§ **What to work on**
Scan the data beneath this task and copy each line that includes "part".

§ **Provided material**
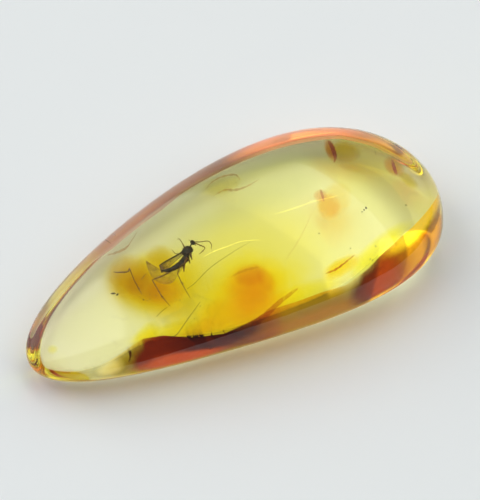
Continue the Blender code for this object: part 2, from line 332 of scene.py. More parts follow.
gnat = {
    "place": (-3.3, 1.18, 4.6), "turn": 20.6,
    "abdomen": (((-0.02, -0.2, 0), 0.18), ((-0.3, -0.34, 0), 0.25), ((-0.65, -0.42, 0), 0.27),
                ((-1.05, -0.43, 0), 0.26), ((-1.45, -0.37, 0), 0.24), ((-1.85, -0.27, 0), 0.21),
                ((-2.2, -0.14, 0), 0.18), ((-2.5, 0.03, 0), 0.15), ((-2.72, 0.22, 0), 0.12),
                ((-2.82, 0.42, 0), 0.06)),
    "abdomenRings": 8,
    # lumps of the body: middle, half sizes, turn in degrees
    "chest": (((0.25, 0.02, 0), (0.53, 0.41, 0.34), -12), ((0.52, -0.06, 0), (0.27, 0.34, 0.27), 0),
              ((0.05, 0.2, 0), (0.3, 0.2, 0.25), 10), ((0.4, 0.2, 0.06), (0.26, 0.2, 0.24), -8),
              ((0.3, -0.22, 0.17), (0.24, 0.22, 0.14), 20), ((0.02, -0.18, 0.15), (0.2, 0.2, 0.14), 5),
              ((0.3, -0.22, -0.17), (0.24, 0.22, 0.14), 20), ((-0.2, 0.1, 0), (0.18, 0.14, 0.16), 20)),
    "neck": (((0.6, 0.08, 0), 0.11), ((0.85, 0.14, 0), 0.065), ((1.12, 0.2, 0), 0.07)),
    "head": (((1.22, 0.2, 0), (0.18, 0.25, 0.2), 15), ((1.16, 0.16, 0), (0.13, 0.2, 0.18), 15)),
    "eyes": (((1.25, 0.25, 0.12), (0.14, 0.19, 0.12), 15), ((1.25, 0.25, -0.12), (0.14, 0.19, 0.12), 15)),
    "feelers": ((((1.34, 0.12, 0.1), 0.045), ((1.7, -0.3, 0.18), 0.036), ((2.05, -0.58, 0.22), 0.033),
                 ((2.27, -0.82, 0.2), 0.03), ((2.22, -1.18, 0.14), 0.026), ((1.9, -1.42, 0.1), 0.018)),
                (((1.36, 0.06, -0.1), 0.05), ((1.58, -0.45, -0.2), 0.044), ((1.68, -0.88, -0.22), 0.034),
                 ((1.22, -0.95, -0.16), 0.028), ((0.84, -0.94, -0.12), 0.018))),
    "mouth": ((((1.26, 0.02, 0), 0.06), ((1.2, -0.22, 0), 0.02)),
              (((1.3, 0.04, 0.06), 0.028), ((1.4, -0.12, 0.1), 0.024), ((1.36, -0.26, 0.1), 0.014)),
              (((1.2, 0.38, 0), 0.03), ((1.16, 0.7, 0), 0.01))),
    # legs, joint by joint
    "legs": (
        (((0.22, 0.26, 0.2), 0.07), ((0.4, 0.8, 0.42), 0.04), ((0.54, 1.22, 0.4), 0.032),
         ((0.38, 1.37, 0.36), 0.018)),
        (((0.02, 0.12, -0.15), 0.07), ((-0.34, 0.42, -0.4), 0.042), ((-0.56, 0.72, -0.44), 0.03),
         ((-0.5, 1.18, -0.4), 0.018)),
        (((0.3, -0.25, 0.12), 0.13), ((0.02, -0.62, 0.22), 0.1), ((-0.17, -0.95, 0.26), 0.035)),
        (((0.05, -0.2, -0.12), 0.13), ((-0.22, -0.6, -0.2), 0.1), ((-0.42, -0.93, -0.24), 0.035)),
        (((-0.75, -0.5, -0.06), 0.13), ((-1.1, -0.78, -0.14), 0.1), ((-1.46, -1.1, -0.16), 0.035)),
        (((-0.35, -0.45, 0.16), 0.12), ((-0.95, -0.72, 0.34), 0.085), ((-1.5, -0.66, 0.42), 0.048),
         ((-2.21, -0.95, 0.4), 0.04), ((-2.6, -1.8, 0.34), 0.04), ((-2.85, -2.5, 0.3), 0.028),
         ((-3.1, -3.24, 0.26), 0.018)),
        (((-0.9, -0.4, -0.14), 0.12), ((-1.6, -0.3, -0.4), 0.09), ((-2.8, 0.02, -0.46), 0.065),
         ((-4.03, 0.46, -0.36), 0.04), ((-4.36, -0.42, -0.28), 0.04), ((-4.62, -1.1, -0.22), 0.04),
         ((-4.76, -1.8, -0.2), 0.028), ((-4.86, -2.4, -0.18), 0.018)),
    ),
    "spurs": ((((-2.56, -1.72, 0.34), 0.034), ((-2.72, -1.96, 0.46), 0.008)),
              (((-2.58, -1.75, 0.34), 0.03), ((-2.54, -2.06, 0.4), 0.008)),
              (((-4.6, -1.02, -0.22), 0.034), ((-4.74, -1.34, -0.34), 0.008)),
              (((-4.61, -1.04, -0.22), 0.03), ((-4.58, -1.38, -0.26), 0.008))),
    # bristles on each part: how many, and the seed of their places
    "bristles": {"chest": (160, 3), "abdomen": (120, 4), "legs": (260, 5), "feelers": (70, 6)},
    "hairLength": (0.07, 0.17), "hairWidth": 0.007,
    "shell": (0.007, 0.004, 0.006), "shellWarm": (0.035, 0.016, 0.01),
    "leg": (0.11, 0.052, 0.018), "legPale": (0.26, 0.15, 0.06),
    "eye": (0.035, 0.008, 0.006), "eyeRim": (0.012, 0.004, 0.004),
}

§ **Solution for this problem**
Continue the Blender code for this object: part 2, from line 332 of scene.py. More parts follow.
    # bristles on each part: how many, and the seed of their places